Jafar Farah, head of the political lobbying group Mossawa, who was there with his two young sons, found them a safe spot in the forest and rushed downhill to help ferry other children to safety.
The next day he attended a court hearing at which the police demanded that the eight arrested men be detained for a further seven days. Three, including a local journalist who had been beaten and had his camera stolen by police, were freed after the judge watched video footage of the confrontation taken by marchers.
Farah said of the Independence Day events: “For decades our community was banned from remembering publicly what happened to us as a people during the Nakba. Our teachers were sacked for mentioning it. We were not even supposed to know that we are Palestinians.
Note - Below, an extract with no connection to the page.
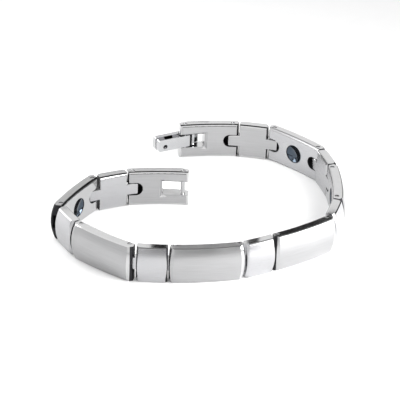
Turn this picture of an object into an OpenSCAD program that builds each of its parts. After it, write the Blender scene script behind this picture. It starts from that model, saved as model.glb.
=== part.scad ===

“And in addition, the police have regularly used violence against us to teach us our place. In October 2000, at the start of the intifada, 13 of our unarmed young men were shot dead for demonstrating. No one has ever been held accountable.
“Despite all that we started to believe that Israel was finally mature enough to let us remember our own national tragedy. Families came to show their children the ruins of the villages so they had an idea of where they came from. The procession was becoming a large and prominent event. People felt safe attending.
“But we were wrong, it seems. It looked to me very much like this attack by the police was planned. I think the authorities were unhappy about the success of the processions, and wanted them stopped.
“They may yet win. What parent will bring their children to the march next year knowing that they will be attacked by armed police?”
With democracies like this, who needs Saddam?